Nick Roth • Soprano Saxophone, Flutes
Born into a musical family in London, Nick moved to Dublin in 2001 and has since become one of the most active musicians on the Irish and European music scene, working as a musician, composer, educator and producer. Now working internationally, his 2012-2013 performance schedule includes New York, Paris, London, Tokyo, Istanbul, Oslo, Berne, London, Dublin and the Festival au Desert in Mali. He has worked on three continents with many of the world’s leading contemporary performers and composers, and he written works for numerous ensembles, organisations and musicians including the Arts Council of Ireland, Music for Galway, the Vienna Saxophonic Orchestra, ARTE Quartet, SoundSet, the Contempo String Quartet and Paul Roe, the Sefiroth Ensemble, the Dublin City Jazz Orchestra, Yurodny, Lismore Music Festival, RISE Saxophone Quartet, Tarab, Common Ground, Rough Magic Theatre Company and Fuzzy Logic. He is musical director of both Yurodny and the London-based Sefiroth Ensemble. As head of production at Diatribe Records and as an individual recording artist, Nick has a discography of eighteen critically acclaimed albums. He currently lectures on Aural Perception and Eastern European Traditional Music at several Irish universities.
John Sweeney • Guitar
A veteran of the Irish music scene, John comes from a musical family and has been studying and playing guitar for over thirty years. He studied composition and flatpick technique at the Scarborough School of Guitar in Toronto, Canada; flamenco guitar with Miguel Escudero Lopez in Seville, Spain; and traditional music at St. Enda’s Folk Park & Museum. John works in many different styles, including Irish traditional, rock and jazz, and he has performed and recorded with a number of Irish groups, gigging extensively throughout Ireland, Canada, the UK, the US and Spain. He is a multi-instrumentalist, and in addition to guitar he also plays bass, banjo, bodhrán and tin whistle.

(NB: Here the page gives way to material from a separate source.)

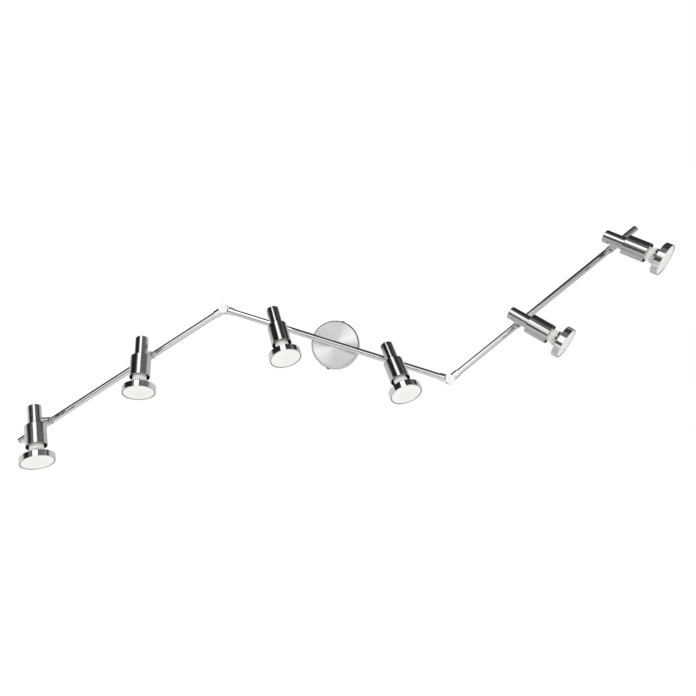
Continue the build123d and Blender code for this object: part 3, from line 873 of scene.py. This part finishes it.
def makeLights():
    for name, look in lights.items():
        data = bpy.data.lights.new(name, "AREA")
        data.shape = "RECTANGLE"
        data.size, data.size_y = look["size"]
        data.energy = look["radiance"] * math.pi * data.size * data.size_y
        lightObject = bpy.data.objects.new(name, data)
        lightObject.location = look["at"]
        way = Vector(look["aim"]) - Vector(look["at"])
        lightObject.rotation_euler = way.to_track_quat("-Z", "Y").to_euler()
        lightObject.visible_camera = False
        lightObject.visible_glossy = look["mirrored"]
        bpy.context.scene.collection.objects.link(lightObject)
    print("lights set")


floorLook = {"drop": 0.45, "size": 12.0, "colour": (0.93, 0.93, 0.92, 1), "roughness": 0.9}


def makeFloor():
    low = cadBox[0]
    mesh = bmesh.new()
    bmesh.ops.create_grid(mesh, x_segments=1, y_segments=1, size=floorLook["size"])
    bmesh.ops.translate(mesh, vec=(0, 0, low.z - floorLook["drop"]), verts=mesh.verts)
    data = bpy.data.meshes.new("floor")
    mesh.to_mesh(data)
    mesh.free()
    floor = bpy.data.objects.new("floor", data)
    bpy.context.scene.collection.objects.link(floor)
    material = bpy.data.materials.new("pale_floor")
    material.use_nodes = True
    shader = material.node_tree.nodes["Principled BSDF"]
    shader.inputs["Base Color"].default_value = floorLook["colour"]
    shader.inputs["Roughness"].default_value = floorLook["roughness"]
    shader.inputs["Specular IOR Level"].default_value = 0.0
    data.materials.append(material)
    floor.visible_glossy = False


shot = {
    "azimuth": 2.42, "elevation": -7.39, "distance": 914.95 * mm,
    "aim": (22.7 * mm, -50 * mm, -10.3 * mm), "lens": 29.02, "sensor": 36, "clip": (0.01, 50),
}


def makeCamera():
    azimuth, elevation = math.radians(shot["azimuth"]), math.radians(shot["elevation"])
    level = math.cos(elevation)
    back = Vector((math.sin(azimuth) * level, -math.cos(azimuth) * level, math.sin(elevation)))
    data = bpy.data.cameras.new("camera")
    data.sensor_width = shot["sensor"]
    data.lens = shot["lens"]
    data.clip_start, data.clip_end = shot["clip"]
    camera = bpy.data.objects.new("camera", data)
    camera.location = Vector(shot["aim"]) + back * shot["distance"]
    camera.rotation_euler = (-back).to_track_quat("-Z", "Y").to_euler()
    bpy.context.scene.collection.objects.link(camera)
    bpy.context.scene.camera = camera
    print("camera set")


makeCamera()
dressFrame()
makeLamps()
makeWorld()
makeLights()
makeFloor()
bpy.context.scene.view_settings.view_transform = "Standard"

Francesco Turrisi • Piano, Accordion, Percussion
Francesco left his native Italy in 1997 to study jazz piano and early music at the Royal Conservatory in The Hague, where he obtained Bachelor’s and Master’s degrees. Since then he has collaborated with the celebrated early music ensemble L’Arpeggiata, and he is the leader and founder of several Irish and international groups that have pushed the boundaries of jazz, Irish music, world music and early music, including Tarab, Sarabanda, T.R.E., Gato Azul, Zahr and Morisca. His collaborations include such artists from jazz, world and early music as Dave Liebman, Gianluigi Trovesi, Nils Landgren, Gabriele Mirabassi, Savina Yannatou, Maria Pia de Vito, Theodosii Spassov, the King’s Singers, Veronique Gens, Philippe Jaroussky, Pepe Habichuela, Lucilla Galeazzi and Bijan Chemirani. Francesco has released two piano trio albums, Si dolce e’ il Tormento and Fotografia, and his first CD with Tarab was released in 2011 on his own label Taquin Records. (The Irish Times commented: ‘Not perhaps since Andy Irvine’s celebrated East Wind in 1992 has there been such a convincing reorientation of the Irish tradition.’) His upcoming projects include the release of an album with Italian trumpet player Fulvio Sigurta, recordings with sean-nós singer Róisín El Safty and a collaboration with Barry Guy and Maya Homburger.
Audience Comments
‘I attended the Waltons World Masters concert by Bobby McFerrin in the Concert Hall last evening (Wednesday) and just wanted to thank Waltons for allowing such a unique and wonderful night of music to happen. By any standards this was a most extraordinary and special musical event that it was a privilege to experience. We all owe a debt of gratitude to Waltons for the amazing artists and music that you have brought to Dublin under the World Masters series and which we would never have heard here had it not been for the passion of Waltons for music generally. Combining Bobby McFerrin with a group of traditional Irish musicians was another example of the vision of Waltons in supporting courageous music making beyond commercial considerations and last night’s concert proved how rewarding that can be. Thanks again and keep up the great work – we need it more than ever these days.’
– Derek Cunningham
‘Dear Magical Mr McFerrin,
We four 70+ year-olds who have just spent two über joyous evenings in your presence while it poured rain incessantly outside (this being Ireland) want to thank you from the bottom of our still madly joyful hearts. You encouraged the musicians to ‘play’ with music, and your whole captivated audience took that on board for sure. And it reminded us of the wisdom of the saying., ‘It’s never too late to have a happy childhood.’ We were returned to our four-year-old selves and the spontaneous joy of letting music surge through our bodies and flow out in musical noises. You are lucky enough never to have left that childhood place, and you led us back there like the Pied Piper.
No doubt you have seen the allusion to T.S. Eliot’s Mr. Mistoffelees in our address to you – of whom it is written, he ‘can perform many feats of magic that no other cat can do’, and ‘the magical cat restores the light’ and is among the liveliest and most winsome of all Eliot’s felines. Maybe it was the stage backdrop of night and stars that brought the comparison to mind, but it was also the spirit/Spirit as the energy that moves the Universe into which you connected us – and which continues to brighten our lives.
We hope that the joy and delight that you spread across the world comes home to nurture you a thousandfold.’